Set task
Extract every line below that contains the word "type".

Information shown
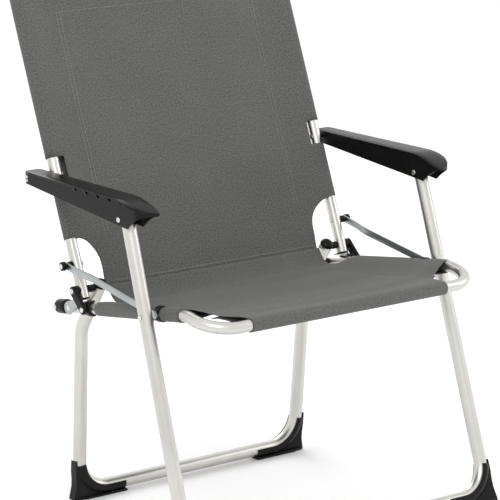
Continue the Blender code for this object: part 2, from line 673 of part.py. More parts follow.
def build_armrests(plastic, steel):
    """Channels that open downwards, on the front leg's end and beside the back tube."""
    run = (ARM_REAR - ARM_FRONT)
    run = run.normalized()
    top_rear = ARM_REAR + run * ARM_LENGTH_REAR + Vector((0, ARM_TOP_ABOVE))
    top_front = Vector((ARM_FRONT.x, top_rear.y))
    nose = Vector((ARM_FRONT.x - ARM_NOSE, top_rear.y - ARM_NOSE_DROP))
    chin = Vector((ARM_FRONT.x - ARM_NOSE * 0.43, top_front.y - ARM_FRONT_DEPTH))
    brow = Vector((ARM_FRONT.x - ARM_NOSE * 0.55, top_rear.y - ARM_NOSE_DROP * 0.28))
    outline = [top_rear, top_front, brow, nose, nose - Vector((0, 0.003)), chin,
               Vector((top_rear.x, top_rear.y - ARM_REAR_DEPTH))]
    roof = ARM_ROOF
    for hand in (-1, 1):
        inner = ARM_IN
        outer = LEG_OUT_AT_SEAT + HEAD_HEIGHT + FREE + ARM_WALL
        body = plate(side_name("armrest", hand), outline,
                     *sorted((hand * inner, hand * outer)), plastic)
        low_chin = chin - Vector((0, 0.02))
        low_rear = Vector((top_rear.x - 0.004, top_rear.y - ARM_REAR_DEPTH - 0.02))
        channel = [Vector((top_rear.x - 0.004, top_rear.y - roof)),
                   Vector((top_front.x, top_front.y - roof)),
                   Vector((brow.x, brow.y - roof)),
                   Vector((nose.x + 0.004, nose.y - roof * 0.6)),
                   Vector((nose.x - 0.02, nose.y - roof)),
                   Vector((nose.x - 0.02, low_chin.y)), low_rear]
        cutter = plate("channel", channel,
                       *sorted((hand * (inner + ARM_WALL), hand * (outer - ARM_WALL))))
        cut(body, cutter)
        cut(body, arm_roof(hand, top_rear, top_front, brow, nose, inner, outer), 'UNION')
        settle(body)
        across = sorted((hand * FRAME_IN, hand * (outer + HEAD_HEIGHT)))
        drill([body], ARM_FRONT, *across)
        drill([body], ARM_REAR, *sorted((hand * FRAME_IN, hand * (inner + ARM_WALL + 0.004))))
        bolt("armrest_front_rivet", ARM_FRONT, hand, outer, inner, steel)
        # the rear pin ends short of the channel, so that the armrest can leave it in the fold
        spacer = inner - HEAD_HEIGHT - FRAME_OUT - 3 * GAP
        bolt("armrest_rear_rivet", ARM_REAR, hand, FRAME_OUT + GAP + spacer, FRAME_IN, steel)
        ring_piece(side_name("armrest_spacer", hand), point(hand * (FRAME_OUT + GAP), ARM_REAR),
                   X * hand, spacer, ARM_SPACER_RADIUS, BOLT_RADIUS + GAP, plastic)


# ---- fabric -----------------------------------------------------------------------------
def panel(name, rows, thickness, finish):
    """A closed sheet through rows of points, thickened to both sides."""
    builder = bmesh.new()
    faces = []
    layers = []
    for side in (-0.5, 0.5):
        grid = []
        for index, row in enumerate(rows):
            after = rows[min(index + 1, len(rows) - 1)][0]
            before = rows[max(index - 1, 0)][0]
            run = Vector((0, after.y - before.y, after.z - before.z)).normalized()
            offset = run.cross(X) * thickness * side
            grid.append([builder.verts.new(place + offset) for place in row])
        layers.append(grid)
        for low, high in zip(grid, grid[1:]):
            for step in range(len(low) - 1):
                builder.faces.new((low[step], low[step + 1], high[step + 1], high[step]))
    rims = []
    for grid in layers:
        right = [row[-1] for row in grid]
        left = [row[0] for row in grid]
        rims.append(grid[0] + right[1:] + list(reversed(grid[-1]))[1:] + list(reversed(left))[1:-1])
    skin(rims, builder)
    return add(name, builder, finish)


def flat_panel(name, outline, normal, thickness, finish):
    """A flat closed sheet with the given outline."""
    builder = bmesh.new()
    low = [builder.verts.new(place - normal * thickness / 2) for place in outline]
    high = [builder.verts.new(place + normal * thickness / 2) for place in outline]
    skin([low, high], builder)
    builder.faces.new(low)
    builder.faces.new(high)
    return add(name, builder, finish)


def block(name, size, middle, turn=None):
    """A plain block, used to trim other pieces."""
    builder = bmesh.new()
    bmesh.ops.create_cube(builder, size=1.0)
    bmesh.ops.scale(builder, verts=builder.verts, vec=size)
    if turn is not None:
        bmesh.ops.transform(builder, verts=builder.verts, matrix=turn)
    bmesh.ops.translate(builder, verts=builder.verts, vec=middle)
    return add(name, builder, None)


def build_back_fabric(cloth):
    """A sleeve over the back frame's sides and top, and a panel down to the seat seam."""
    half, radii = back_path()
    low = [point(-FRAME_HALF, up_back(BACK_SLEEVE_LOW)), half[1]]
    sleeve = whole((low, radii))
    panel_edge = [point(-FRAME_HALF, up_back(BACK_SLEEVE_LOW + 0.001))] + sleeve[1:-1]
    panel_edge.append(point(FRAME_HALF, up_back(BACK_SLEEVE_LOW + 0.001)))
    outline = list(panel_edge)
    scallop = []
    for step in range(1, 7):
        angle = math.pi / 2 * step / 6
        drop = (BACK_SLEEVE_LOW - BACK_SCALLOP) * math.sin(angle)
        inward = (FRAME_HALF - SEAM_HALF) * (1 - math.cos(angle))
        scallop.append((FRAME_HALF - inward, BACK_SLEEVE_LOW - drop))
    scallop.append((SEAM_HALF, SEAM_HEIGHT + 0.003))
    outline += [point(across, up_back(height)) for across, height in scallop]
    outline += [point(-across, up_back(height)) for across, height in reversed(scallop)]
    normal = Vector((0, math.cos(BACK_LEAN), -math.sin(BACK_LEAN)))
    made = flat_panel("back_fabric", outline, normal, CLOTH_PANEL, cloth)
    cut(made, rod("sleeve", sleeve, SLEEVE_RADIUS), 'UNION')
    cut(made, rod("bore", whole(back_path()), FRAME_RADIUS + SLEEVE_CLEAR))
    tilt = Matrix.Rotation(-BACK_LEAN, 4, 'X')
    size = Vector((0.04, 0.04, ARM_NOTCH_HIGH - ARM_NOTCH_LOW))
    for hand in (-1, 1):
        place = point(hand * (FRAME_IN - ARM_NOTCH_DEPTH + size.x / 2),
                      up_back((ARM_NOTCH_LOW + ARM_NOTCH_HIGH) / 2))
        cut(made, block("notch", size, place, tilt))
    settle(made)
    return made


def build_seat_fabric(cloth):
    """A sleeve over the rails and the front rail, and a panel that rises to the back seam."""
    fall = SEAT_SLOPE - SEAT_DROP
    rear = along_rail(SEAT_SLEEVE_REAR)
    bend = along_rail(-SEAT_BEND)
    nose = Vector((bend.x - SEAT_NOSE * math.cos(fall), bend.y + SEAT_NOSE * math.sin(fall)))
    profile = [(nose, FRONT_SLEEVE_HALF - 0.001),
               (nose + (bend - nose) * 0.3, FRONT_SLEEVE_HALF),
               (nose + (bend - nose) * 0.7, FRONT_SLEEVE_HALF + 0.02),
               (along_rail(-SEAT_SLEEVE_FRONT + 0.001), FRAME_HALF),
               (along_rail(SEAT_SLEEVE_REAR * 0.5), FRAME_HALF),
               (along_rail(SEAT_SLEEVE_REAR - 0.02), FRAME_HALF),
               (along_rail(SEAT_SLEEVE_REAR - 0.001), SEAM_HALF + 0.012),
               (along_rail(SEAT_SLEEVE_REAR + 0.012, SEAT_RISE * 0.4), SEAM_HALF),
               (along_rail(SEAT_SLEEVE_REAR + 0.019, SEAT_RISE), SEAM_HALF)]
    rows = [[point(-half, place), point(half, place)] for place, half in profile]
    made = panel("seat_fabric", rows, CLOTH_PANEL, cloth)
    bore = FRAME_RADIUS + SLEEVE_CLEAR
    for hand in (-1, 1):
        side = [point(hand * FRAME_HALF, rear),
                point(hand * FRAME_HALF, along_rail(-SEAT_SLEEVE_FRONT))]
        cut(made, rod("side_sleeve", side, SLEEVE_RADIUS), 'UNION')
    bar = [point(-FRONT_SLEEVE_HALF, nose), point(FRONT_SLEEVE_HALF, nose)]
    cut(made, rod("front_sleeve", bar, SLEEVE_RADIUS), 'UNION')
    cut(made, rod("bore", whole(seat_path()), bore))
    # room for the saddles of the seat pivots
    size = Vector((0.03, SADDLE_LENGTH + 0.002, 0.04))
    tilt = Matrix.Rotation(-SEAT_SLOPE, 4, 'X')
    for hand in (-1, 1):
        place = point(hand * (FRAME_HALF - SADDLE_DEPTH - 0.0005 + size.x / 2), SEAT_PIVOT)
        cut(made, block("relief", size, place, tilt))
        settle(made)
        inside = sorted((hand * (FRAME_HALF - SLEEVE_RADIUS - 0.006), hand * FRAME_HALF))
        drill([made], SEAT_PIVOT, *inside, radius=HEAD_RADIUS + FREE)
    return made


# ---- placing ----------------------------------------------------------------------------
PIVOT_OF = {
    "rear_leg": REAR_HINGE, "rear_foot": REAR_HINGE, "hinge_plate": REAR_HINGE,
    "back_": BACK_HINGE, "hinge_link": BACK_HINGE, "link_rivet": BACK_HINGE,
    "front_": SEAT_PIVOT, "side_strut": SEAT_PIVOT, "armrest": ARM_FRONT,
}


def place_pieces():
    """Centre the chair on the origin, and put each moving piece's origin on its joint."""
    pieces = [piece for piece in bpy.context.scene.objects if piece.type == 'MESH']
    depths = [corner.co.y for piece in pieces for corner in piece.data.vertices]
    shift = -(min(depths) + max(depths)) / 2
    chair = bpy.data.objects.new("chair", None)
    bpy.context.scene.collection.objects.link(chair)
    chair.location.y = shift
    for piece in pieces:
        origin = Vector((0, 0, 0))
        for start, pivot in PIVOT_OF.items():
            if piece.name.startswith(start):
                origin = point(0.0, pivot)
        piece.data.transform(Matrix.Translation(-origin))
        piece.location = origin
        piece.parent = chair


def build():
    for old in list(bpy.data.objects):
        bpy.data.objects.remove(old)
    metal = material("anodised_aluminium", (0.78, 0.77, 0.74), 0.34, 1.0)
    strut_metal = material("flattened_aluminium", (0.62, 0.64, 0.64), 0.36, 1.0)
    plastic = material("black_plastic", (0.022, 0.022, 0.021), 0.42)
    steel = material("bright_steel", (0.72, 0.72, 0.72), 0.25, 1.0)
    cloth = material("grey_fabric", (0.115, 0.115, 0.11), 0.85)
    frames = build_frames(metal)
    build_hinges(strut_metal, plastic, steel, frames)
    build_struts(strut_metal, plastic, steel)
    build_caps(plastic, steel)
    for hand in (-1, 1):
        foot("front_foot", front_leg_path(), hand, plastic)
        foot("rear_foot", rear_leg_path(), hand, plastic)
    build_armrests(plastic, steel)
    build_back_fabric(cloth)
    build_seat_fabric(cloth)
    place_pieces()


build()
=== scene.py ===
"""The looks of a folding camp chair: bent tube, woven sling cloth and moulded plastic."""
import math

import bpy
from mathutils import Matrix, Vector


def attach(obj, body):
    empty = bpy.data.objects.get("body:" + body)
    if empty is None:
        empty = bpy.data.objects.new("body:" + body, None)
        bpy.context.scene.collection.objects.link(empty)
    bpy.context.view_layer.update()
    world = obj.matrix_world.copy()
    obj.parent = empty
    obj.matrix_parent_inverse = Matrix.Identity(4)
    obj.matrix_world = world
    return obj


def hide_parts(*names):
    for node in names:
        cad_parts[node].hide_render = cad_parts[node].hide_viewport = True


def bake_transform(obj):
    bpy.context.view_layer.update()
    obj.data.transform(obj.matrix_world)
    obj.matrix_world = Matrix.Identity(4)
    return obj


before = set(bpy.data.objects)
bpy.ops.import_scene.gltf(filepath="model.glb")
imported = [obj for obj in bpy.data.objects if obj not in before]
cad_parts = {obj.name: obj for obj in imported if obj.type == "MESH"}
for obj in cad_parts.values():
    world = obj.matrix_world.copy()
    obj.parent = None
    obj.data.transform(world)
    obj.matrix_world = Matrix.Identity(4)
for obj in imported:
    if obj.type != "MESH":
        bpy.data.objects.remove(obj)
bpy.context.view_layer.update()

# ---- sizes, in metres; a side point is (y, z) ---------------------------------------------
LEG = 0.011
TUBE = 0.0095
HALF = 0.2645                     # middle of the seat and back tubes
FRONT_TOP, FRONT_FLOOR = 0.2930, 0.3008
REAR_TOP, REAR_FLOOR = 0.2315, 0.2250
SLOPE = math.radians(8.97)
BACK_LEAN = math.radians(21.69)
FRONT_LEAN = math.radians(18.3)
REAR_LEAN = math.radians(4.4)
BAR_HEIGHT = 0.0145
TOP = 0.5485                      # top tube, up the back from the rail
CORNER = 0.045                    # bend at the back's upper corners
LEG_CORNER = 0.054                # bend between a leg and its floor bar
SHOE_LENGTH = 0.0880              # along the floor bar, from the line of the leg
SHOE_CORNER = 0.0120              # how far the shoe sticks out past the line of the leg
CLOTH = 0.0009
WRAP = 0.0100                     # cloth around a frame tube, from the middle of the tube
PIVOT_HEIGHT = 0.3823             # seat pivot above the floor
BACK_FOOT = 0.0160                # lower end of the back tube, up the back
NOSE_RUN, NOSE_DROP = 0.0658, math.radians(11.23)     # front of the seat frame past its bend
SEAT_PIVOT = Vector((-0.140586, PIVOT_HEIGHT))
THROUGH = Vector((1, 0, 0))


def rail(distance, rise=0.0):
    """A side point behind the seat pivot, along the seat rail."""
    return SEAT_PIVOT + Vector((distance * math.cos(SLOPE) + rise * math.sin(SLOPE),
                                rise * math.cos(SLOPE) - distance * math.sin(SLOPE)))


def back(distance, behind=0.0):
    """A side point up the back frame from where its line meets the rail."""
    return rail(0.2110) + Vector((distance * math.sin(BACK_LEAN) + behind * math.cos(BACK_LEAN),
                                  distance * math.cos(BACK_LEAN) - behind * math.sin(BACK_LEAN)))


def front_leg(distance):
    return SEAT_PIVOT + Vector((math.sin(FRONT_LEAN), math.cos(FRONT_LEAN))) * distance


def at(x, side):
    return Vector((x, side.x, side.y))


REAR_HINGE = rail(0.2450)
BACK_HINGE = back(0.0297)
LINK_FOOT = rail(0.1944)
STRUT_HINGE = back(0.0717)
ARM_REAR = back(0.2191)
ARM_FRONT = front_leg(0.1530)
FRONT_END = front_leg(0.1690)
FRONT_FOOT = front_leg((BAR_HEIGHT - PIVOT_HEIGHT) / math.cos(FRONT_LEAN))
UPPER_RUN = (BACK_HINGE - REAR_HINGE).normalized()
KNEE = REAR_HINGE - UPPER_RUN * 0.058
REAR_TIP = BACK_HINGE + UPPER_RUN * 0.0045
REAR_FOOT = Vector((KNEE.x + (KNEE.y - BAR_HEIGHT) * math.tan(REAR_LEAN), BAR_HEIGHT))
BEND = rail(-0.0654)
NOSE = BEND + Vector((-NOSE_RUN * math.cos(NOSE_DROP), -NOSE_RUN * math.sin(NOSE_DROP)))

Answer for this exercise
    pieces = [piece for piece in bpy.context.scene.objects if piece.type == 'MESH']
cad_parts = {obj.name: obj for obj in imported if obj.type == "MESH"}
    if obj.type != "MESH":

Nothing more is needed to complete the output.